Interestingly enough, designated hitters have consistently ranked below first basemen in terms of overall hitting, though the gap these days is very small. One possible reason for that gap is that players hit worse at DH than they do at first base, as the authors of The Book: Playing the Percentages in Baseball have found. Another is that good hitters generally become designated hitters only as they get older and completely immobile in the field, meaning that the best hitters play first base.
Anyway, there isn’t much to say about first basemen and designated hitters. What’s most important is that we realize just how good the average player at these positions is and mentally adjust for that when evaluating these plodding sluggers. Let’s move on to outfielders. This graph is going to be a bit messy; the blue line represents left fielders, the red line denotes center fielders, and the green line depicts right fielders:
You can see that in the post-deadball era, center fielders have hit significantly worse than the corner outfield slots, likely because of a large increase in fly balls in the current era, which center fielders could leverage more than left or right fielders.

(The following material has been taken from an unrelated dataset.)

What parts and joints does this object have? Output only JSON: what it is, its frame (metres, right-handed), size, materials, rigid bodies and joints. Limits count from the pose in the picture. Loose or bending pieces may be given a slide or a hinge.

Despite the need for stronger arms in right field, the two corner outfield slots have hit about the same over the past century; left fielders do possess a strangely large advantage around 1900. We also see that corner outfielders are almost as good with the bat as first basemen. A guy like Ichiro is worth about a win more in center field than he was in right.
One interesting thing about all these graphs is that it seems that all these advantages have been decreasing in recent years. A look at the spread in positional hitting confirms that fact:
This is a graph that cannot be easily explained. There is a confluence of factors that have been working in both directions, though the decrease in spread has been pretty constant, if extraordinarily slow and fluctuating, since the 60s. That suggests that modern day positional adjustments are not as important as they once were.
But without accounting for a player’s position, we cannot really evaluate his performance with very much certainty.